January 27, 2009 by ab

blago3

While (soon-to-be-former) Gov. Rod Blagojevich was making the media rounds in New York, including a chat with Diane Sawyer on “Good Morning America”, his impeachment trial was getting underway in Illinois, where state Senate President John Cullerton (D), left, introduced state Supreme Court Chief Justice Thomas Fitzgerald during the proceedings.

Rod Blagojevich may be about to lose the “gov” before his name, but the man’s entertainment skills are unimpeachable.

Yesterday, as his trial opened in Springfield, the Illinois governor was on set in New York with the women of “The View.”

“He does a fabulous Nixon impression!” Joy Behar told her co-hosts.

“Who said that?” Blagojevich responded, looking uneasy.

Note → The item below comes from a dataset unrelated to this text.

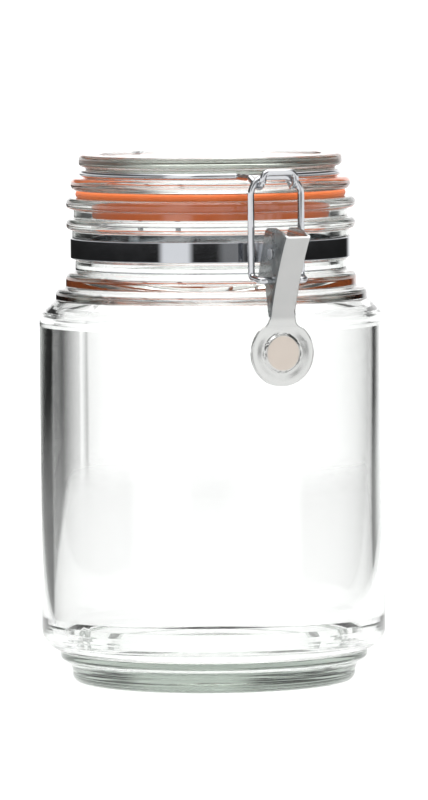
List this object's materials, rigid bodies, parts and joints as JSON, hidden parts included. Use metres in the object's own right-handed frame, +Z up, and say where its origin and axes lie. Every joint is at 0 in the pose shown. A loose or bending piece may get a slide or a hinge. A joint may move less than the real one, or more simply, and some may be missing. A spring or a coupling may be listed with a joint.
{
  "type": "bail clamp jar",
  "caption": "Round glass storage jar with a stepped neck, a glass lid on a wire hinge, a rubber seal, and a wire bail clamp with a stamped lever.",
  "frame": {"origin": "centre of the foot's bearing ring, on the plane that the jar stands on", "axes": "+Z up along the jar's axis; the clamp is on the -Y side and the lid hinge on the +Y side"},
  "size_m": [0.1208, 0.1373, 0.185],
  "materials": {
    "clear_glass": "clear pressed glass, faint grey-green in thick edges",
    "lid_glass": "clear pressed glass, thick",
    "orange_rubber": "soft orange rubber",
    "bright_wire": "bright drawn steel wire",
    "polished_band": "polished rolled steel strip",
    "folded_steel": "bright folded steel sheet",
    "rivet_steel": "headed steel pin",
    "satin_steel": "stamped steel sheet with a satin face"
  },
  "bodies": {
    "jar": {"jar_body": "clear_glass", "neck_band": "polished_band", "clamp_bracket": "folded_steel", "clamp_rivets": "rivet_steel", "lever_pin": "rivet_steel", "hinge_bracket": "folded_steel", "hinge_rivets": "rivet_steel"},
    "lid": {"jar_lid": "lid_glass", "seal_ring": "orange_rubber", "lid_wire": "bright_wire"},
    "lever": {"clamp_lever": "satin_steel"},
    "bail": {"bail_wire": "bright_wire"}
  },
  "joints": [
    {"name": "lid_hinge", "type": "hinge", "parent": "jar", "child": "lid", "pos_m": [0, 0.0544, 0.1525], "axis": [-1, 0, 0], "range_deg": [0, 105]},
    {"name": "lever_swing", "type": "hinge", "parent": "jar", "child": "lever", "pos_m": [0, -0.0635, 0.1525], "axis": [-1, 0, 0], "range_deg": [0, 100]},
    {"name": "bail_swing", "type": "hinge", "parent": "lever", "child": "bail", "pos_m": [0, -0.0632, 0.1433], "axis": [-1, 0, 0], "range_deg": [-75, 0]}
  ],
  "couplings": [
    {"joint": "bail_swing", "follows": "lever_swing", "ratio": -0.75}
  ]
}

Behar poked the governor, seated next to her on the couch. “Just say, ‘I am not a crook’ to us. Do it!” When Blagojevich declined, Behar tousled his ample hair. “Come on — you got the hair for it and everything,” she urged. “Go like this: I am not a crook!” Behar made victory signs with both hands.

“I’m not going to do that,” the soon-to-be-former governor said. “But let me make this perfectly clear,” he said, raising a finger in the air. “I didn’t do anything wrong. I’m not guilty of any criminal wrongdoing.”

“We have to go,” Whoopi Goldberg told the disgraced pol. Behar mussed his hair again.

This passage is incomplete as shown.